Right now, home for Chan is in Amsterdam, where she lives with her husband, the Dutch percussionist Dominique Vleeshouwers. Her parents, though, are in London, where they moved as deteriorating political freedoms in Hong Kong took hold. “The whole Chan clan will be there at the Proms,” she says with a broad smile, but remains deeply saddened by her loss of her birthplace. Her enduring sense of identity as a Hongkonger “is something I can continue living”, she says. “And if people ask me why I’m so happy to be in the Proms to do the first night, one of the reasons is because I’m the first Hongkonger to do so. A proud one at that.”

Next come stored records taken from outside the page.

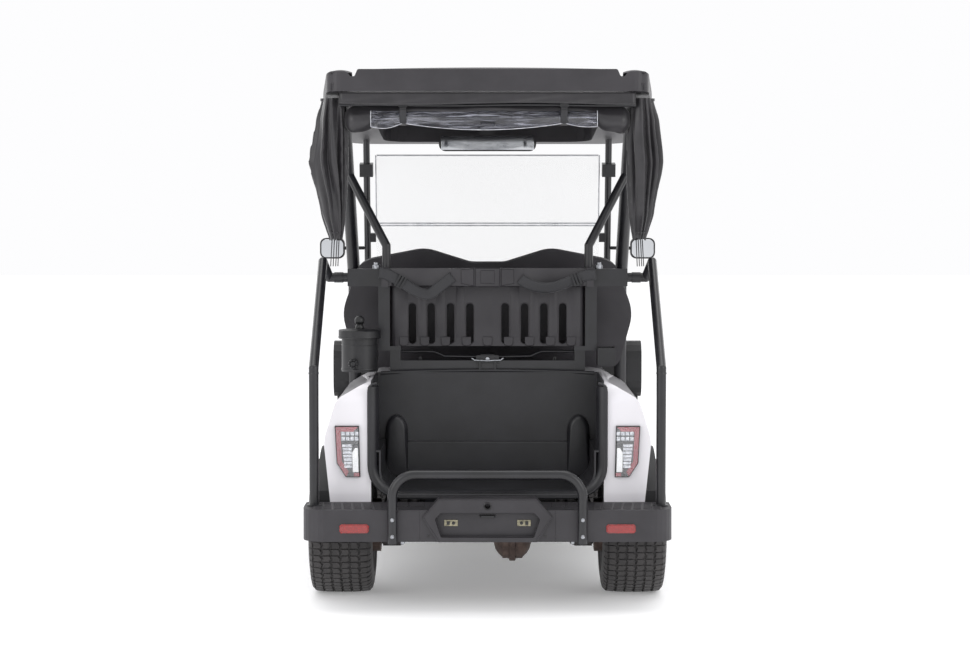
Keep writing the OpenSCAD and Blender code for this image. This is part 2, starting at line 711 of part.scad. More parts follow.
module loop_bar() color(soft_black) {
  x = loop_w / 2;
  bend_r = 76;
  y = bumper_y - loop_d / 2 - fit;
  top = bumper_z1 + 118;
  both_sides() {
    rod([x, y, bumper_z0 - 4], [x, y, top - bend_r], loop_d);
    translate([x - bend_r, y, top - bend_r]) rotate([90, 0, 0])
      rotate_extrude(angle = 90) translate([bend_r, 0]) circle(d = loop_d);
  }
  rod([bend_r - x, y, top], [x - bend_r, y, top], loop_d);
}

rail_out = body_w / 2 + 24;       // middle of a grab rail
arm_end = seat_w / 2 + 34;        // end of the rack's arm
arm_z = shell_z - 95;
rack_y = well_front_y + 15;       // middle of the rack's posts
module grab_rails() color(soft_black) both_sides()
  bent_bar([[rail_out, bumper_y + 105, bumper_z1 + fit], [rail_out, bumper_y + 105, deck_z + 50],
            [rail_out, rack_y - 40, arm_z + 55], [rail_out - 18, rack_y, arm_z],
            [arm_end + fit, rack_y, arm_z]], rail_d);

post_x = 358;
post_w = 40;
basket_z = floor_z + 503;
basket_h = 209;

module bag_rack() color(soft_black) {
  upright_x = 320;
  both_sides() {
    block([upright_x - 18, rack_y + 7, deck_z + fit], [upright_x + 19, rack_y + 44, basket_z - 8]);
    block([upright_x - 20, rack_y - 15, basket_z - 16], [post_x + post_w / 2, rack_y + 44, basket_z - fit]);
    block([post_x - post_w / 2, rack_y - 15, basket_z - 16], [post_x + post_w / 2, rack_y + 15, arm_z + 20]);
    block([post_x, rack_y - 15, arm_z - 30], [arm_end, rack_y + 15, arm_z + 30]);
  }
  block([-upright_x, rack_y + 8, deck_z + 6], [upright_x, rack_y + 43, deck_z + 41]);
  block([-24, rack_y + 2, deck_z + 4], [24, rack_y + 43, deck_z + 62]);
}

module sweater_basket() color(charcoal) {
  half = post_x - post_w / 2 - fit;
  y0 = rack_y - 15;
  l = 190;
  t = 5;
  slot_w = 26;
  difference() {
    translate([0, y0 + l / 2, basket_z]) linear_extrude(basket_h) polygon(rect(2 * half, l, 30));
    translate([0, y0 + l / 2, basket_z + t]) linear_extrude(basket_h)
      polygon(rect(2 * half - 2 * t, l - 2 * t, 26));
    for (x = [61, 128, 195, 260], s = [-1, 1])
      translate([s * x, y0, basket_z + 78]) along_y(4 * t) polygon(rect(slot_w, 140, 12));
  }
}

module bag_holder() color(charcoal) {
  half = post_x + 6;
  y1 = rack_y - 15 - fit;
  l = 60;
  z0 = arm_z - 26;
  cradle_r = 190;
  difference() {
    block([-half, y1 - l, z0], [half, y1, z0 + 59]);
    // a shallow cradle for each bag
    both_sides() translate([half / 2 + 45, y1 - l - cradle_r + 30, z0 - 1])
      cylinder(r = cradle_r, h = 62, $fn = 96);
  }
}

// Webbing hung across the holder, outlines in X and Z
left_strap = [[-372, 36], [-350, 26], [-235, -34], [-190, -40], [-150, 0], [-112, 33],
              [-132, 33], [-178, 0], [-205, -8], [-246, 2], [-340, 64], [-372, 64]];
right_strap = [[112, 22], [128, -2], [196, -18], [238, -14], [330, 18], [372, 26],
               [372, 58], [322, 52], [232, 20], [196, 14], [140, 30]];
module bag_straps() color("#232326") for (s = [left_strap, right_strap])
  translate([0, rack_y - 15 - 60 - 2 - 2 * fit, arm_z - 30]) along_y(4) polygon(rounded(s, 4, 2));

// ---- roof -------------------------------------------------------------------
roof_y = rear_y - 170;
roof_tilt = atan(roof_drop / roof_l);
function roof_under(y) = roof_z - roof_edge / cos(roof_tilt) - (y - roof_y) * tan(roof_tilt);
module at_roof() translate([0, roof_y, roof_z]) rotate([-roof_tilt, 0, 0]) children();
module above_roof() at_roof() block([-900, -400, -roof_edge - fit], [900, roof_l + 400, 400]);

roof_plan = rounded([[-roof_rear_w / 2, 0], [roof_rear_w / 2, 0], [roof_w / 2, 420],
                     [roof_w / 2, roof_l], [-roof_w / 2, roof_l], [-roof_w / 2, 420]],
                    [50, 50, 300, 110, 110, 300], 6);

module roof() color(charcoal) at_roof() {
  rim_w = 84;
  skin = 10;
  panel_half = 430;
  half = [[panel_half, 0], [panel_half + 10, -24], [panel_half + 24, -24], [panel_half + 34, -8], [520, -6], [roof_w / 2 + 1, -26],
          [roof_w / 2 + 1, -roof_edge]];
  difference() {
    intersection() {
      translate([0, 0, -roof_edge]) linear_extrude(roof_edge) polygon(roof_plan);
      translate([0, roof_l / 2, 0]) along_y(roof_l + 20)
        polygon(rounded(mirrored(half), [8, 6, 6, 20, 20, 20, 4, 4, 20, 20, 20, 6, 6, 8]));
    }
    translate([0, roof_l / 2, -roof_edge - 1]) linear_extrude(roof_edge + 1 - skin)
      polygon(rect(2 * panel_half - 20, roof_l - 2 * rim_w, 90));
  }
}

strut_x = seat_w / 2 + 6 + strut_d / 2;
strut_y = seat_back_y + strut_d / 2;
strut_top_y = roof_y + 230;
module rear_struts() color(soft_black) both_sides() difference() {
  knee = [strut_x, strut_y - 13, shell_z - 125];
  head = [strut_x + 14, strut_top_y, roof_z - 90];
  joint = knee + (head - knee) * 0.62;
  union() {
    bent_bar([[strut_x, strut_y, floor_z + fit], knee, head + (head - knee) * 0.05], strut_d);
    // brace from the rack's arm to the strut
    bent_bar([[post_x - 8, rack_y, arm_z + 30 + fit], [post_x - 8, rack_y, arm_z + 110], joint], 30);
  }
  above_roof();
}

module front_struts() color(soft_black) both_sides() {
  x = 490;
  z1 = 1700;
  difference() {
    union() {
      rod([x, glass_at(cowl_top - 80), cowl_top - 80], [x, glass_at(z1), z1], front_strut_d);
      // clamp on the strut, above the fold
      translate([x, glass_at(1460), 1460]) rotate([glass_tilt, 0, 0]) block([-26, -24, -26], [28, 24, 26]);
      // clips that hold the lower pane
      for (z = [990, 1185]) translate([x, glass_at(z), z]) rotate([glass_tilt, 0, 0])
        block([-490 + glass_w / 2 + fit, -8, -18], [0, 8, 18]);
    }
    cowl_form(-fit);
    above_roof();
  }
}

glass_w = 910;
fold_z = 1238;
fold_out = 12;        // fold's axis in front of the glass
fold_pin_d = 6;
module at_fold() translate([0, glass_at(fold_z), fold_z]) rotate([glass_tilt, 0, 0]) children();

module windshield_lower() color("#dfe9ee", 0.35) difference() {
  union() {
    at_fold() block([-glass_w / 2, -glass_t / 2, -390], [glass_w / 2, glass_t / 2, -3]);
    // fold barrels
    at_fold() both_sides() {
      translate([230, glass_t / 2 + fold_out, 0]) rotate([0, 90, 0]) cylinder(d = 14, h = 60);
      block([230, 0, -40], [290, glass_t / 2 + 4, -8]);
      block([230, glass_t / 2, -12], [290, glass_t / 2 + fold_out, -3]);
    }
  }
  cowl_form(-fit);
  at_fold() both_sides() translate([200, glass_t / 2 + fold_out, 0]) rotate([0, 90, 0])
    cylinder(d = fold_pin_d + 2 * pin_gap, h = 120);
}

module windshield_upper() color("#dfe9ee", 0.35) at_fold() {
  block([-glass_w / 2, -glass_t / 2, 3], [glass_w / 2, glass_t / 2, 286]);
  both_sides() {
    translate([214, glass_t / 2 + fold_out, 0]) rotate([0, 90, 0]) cylinder(d = fold_pin_d, h = 92);
    for (x = [212, 296]) {
      block([x, glass_t / 2 + fold_out - 6, -6], [x + 12, glass_t / 2 + fold_out + 6, 9]);
      block([x, -glass_t / 2, 8], [x + 12, glass_t / 2 + fold_out + 6, 24]);
    }
  }
}

module cabin_mirror() color(soft_black) {
  y = glass_y - 190;
  translate([0, y, 1566]) along_y(26) polygon(rect(390, 66, 26));
  block([-30, y - 10, 1590], [30, y + 10, roof_under(y) + roof_edge - 11]);
}

module side_mirrors() color(soft_black) both_sides() {
  z = 1142;
  x = 490 + front_strut_d / 2 + 1.8;
  rod([x, glass_at(z), z], [600, glass_at(z) - 40, z], 14);
  translate([630, glass_at(z) - 54, z]) along_y(34) polygon(rect(100, 84, 24));
}

// ---- what hangs on the rack and the roof --------------------------------------
module ball_washer() color("#2b2b2f") {
  c = [-post_x - post_w / 2 - 60, rack_y - 95, deck_z + 12];
  d = 123;
  translate(c) {
    cylinder(d = d, h = 113);
    translate([0, 0, 113]) cylinder(d = d + 21, h = 26);
    translate([0, 0, 139]) cylinder(d = 18, h = 26);
    translate([0, 0, 174]) sphere(d = 34);
    translate([-18, -d / 2 - 8, 30]) sphere(d = 34);
    // bracket to the rack's post
    block([0, 0, 40], [60 - fit, 95, 72]);
  }
}

module bottle_bracket() color(charcoal) {
  x0 = post_x + post_w / 2 + fit;
  t = 4;
  difference() {
    block([x0, rack_y - 75, basket_z - 64], [x0 + 62, rack_y + 5, basket_z - 3]);
    block([x0 + t, rack_y - 75 + t, basket_z - 64 + t], [x0 + 62 - t, rack_y + 5 - t, basket_z]);
  }
}

module bag_cover_roll() color("#1f1f22") {
  depth = 100;
  y = roof_y + 52;
  z1 = roof_under(y + 10) - fit;
  translate([0, y, z1 - 61]) along_x(2 * strut_x + 22) polygon(rect(depth, 122, 42));
}

// One gathered curtain: [height, x, y, half width, half depth] from top to foot
module side_curtains() color("#232225") {
  y = roof_y + 80;
  top = roof_under(y + 60) - fit;
  rings = [[top - 10, 532, y, 32, 60], [1600, 546, y, 38, 62], [1466, 556, y + 10, 38, 60],
           [1300, 530, y + 46, 34, 50], [1212, 515, y + 72, 24, 32]];
  both_sides() for (i = [0:len(rings) - 2]) hull() for (r = [rings[i], rings[i + 1]])
    translate([r[1], r[2], r[0]]) linear_extrude(r[0] > 1650 ? 10 : 1)
      polygon([for (a = [0:20:340]) [r[3] * cos(a), r[4] * sin(a)]]);
}

chassis_frame();
front_axle();
tie_rod();
knuckle_left();
knuckle_right();
rim_front_left();
rim_front_right();
rim_rear_left();
rim_rear_right();
tyre_front_left();
tyre_front_right();
tyre_rear_left();
tyre_rear_right();
rear_axle();
drive_motor();
battery_pack();
leaf_springs();
floorboard();
front_cowl();
wheel_arch_liners();
front_bumper();
headlights();
dashboard();
steering_column();
steering_wheel();
pedals();
seat_base();
seat_pan();
seat_cushion();
seat_backrests();
seat_back_shell();
hip_restraints();
rear_body();
fender_flares();
bagwell_liner();
rear_lamps();
rear_bumper();
loop_bar();
grab_rails();
sweater_basket();
bag_rack();
bag_holder();
bag_straps();
rear_struts();
front_struts();
roof();
windshield_lower();
windshield_upper();
cabin_mirror();
side_mirrors();
ball_washer();
bottle_bracket();
bag_cover_roll();
side_curtains();
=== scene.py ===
"""Two-seat electric golf cart: the visual model, put together in the order of the real one."""

import math
import random

import bmesh
import bpy
from mathutils import Matrix, Vector
from mathutils.bvhtree import BVHTree


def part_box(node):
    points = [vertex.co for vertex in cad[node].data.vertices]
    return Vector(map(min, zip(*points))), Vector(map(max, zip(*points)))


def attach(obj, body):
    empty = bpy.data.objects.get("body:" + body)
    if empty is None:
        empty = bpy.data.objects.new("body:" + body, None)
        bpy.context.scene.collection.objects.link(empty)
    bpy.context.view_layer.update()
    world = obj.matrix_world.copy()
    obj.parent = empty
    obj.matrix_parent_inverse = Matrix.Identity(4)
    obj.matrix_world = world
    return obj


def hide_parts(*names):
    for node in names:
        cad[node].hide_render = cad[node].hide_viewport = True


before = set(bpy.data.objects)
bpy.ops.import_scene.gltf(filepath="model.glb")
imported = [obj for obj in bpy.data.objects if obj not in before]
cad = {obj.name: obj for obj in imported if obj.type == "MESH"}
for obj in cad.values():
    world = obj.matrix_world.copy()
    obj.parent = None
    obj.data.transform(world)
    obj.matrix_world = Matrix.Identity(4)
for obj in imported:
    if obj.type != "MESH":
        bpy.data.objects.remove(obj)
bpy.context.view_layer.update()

# ---- Studio ------------------------------------------------------------------
# A long lens straight behind the cart, a little above the seat back's height, and big soft
# boxes on a pale sweep: the light is nearly even, and every dark plastic keeps a soft sheen.
LENS_MM = 79.8
EYE = (0.0, -8.07, 1.338)
PITCH_DEG = 3.29
YAW_DEG = 0.067

camera_data = bpy.data.cameras.new("camera")
camera_data.lens = LENS_MM
camera_data.sensor_width = 36.0
camera_data.clip_start, camera_data.clip_end = 0.1, 100.0
camera = bpy.data.objects.new("camera", camera_data)
camera.location = EYE
camera.rotation_euler = (math.radians(90 - PITCH_DEG), 0, math.radians(YAW_DEG))
bpy.context.scene.collection.objects.link(camera)
bpy.context.scene.camera = camera
bpy.context.scene.view_settings.view_transform = "Standard"


def linear(hex_colour):
    """An sRGB hex value as the linear colour that the shaders take."""
    out = []
    for at in (1, 3, 5):
        c = int(hex_colour[at : at + 2], 16) / 255
        out.append(c / 12.92 if c <= 0.04045 else ((c + 0.055) / 1.055) ** 2.4)
    return (*out, 1.0)


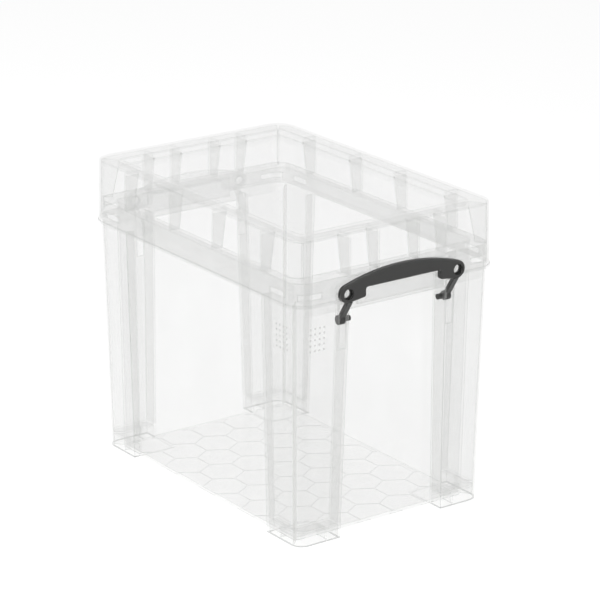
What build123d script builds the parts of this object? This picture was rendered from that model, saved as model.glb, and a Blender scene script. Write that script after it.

She might also be the first Proms conductor to box. When not music-making or reading detective novels (Agatha Christie and Sherlock Holmes are favourites), she enjoys the sport, a hobby she took up at a Barbican gym while she was the London Symphony Orchestra’s assistant conductor in 2015-16 – when she also worked alongside impresarios like Valery Gergiev, Sir Simon Rattle and the late Bernard Haitink, who she describes as her mentor.

“There’s not one of them who doesn’t complain about having back and shoulder pain or neck tension, so I thought I should also start taking care of myself,” she says of her interest in pugilism. “Like in conducting, it’s about the stamina and the core. You have to really think about everything from the angle to the punch. You have to mean it in order to make an impact.”

• Elim Chan conducts the First Night of the Proms on 19 July, and the Royal Scottish National Orchestra at the Edinburgh international festival on 18 August.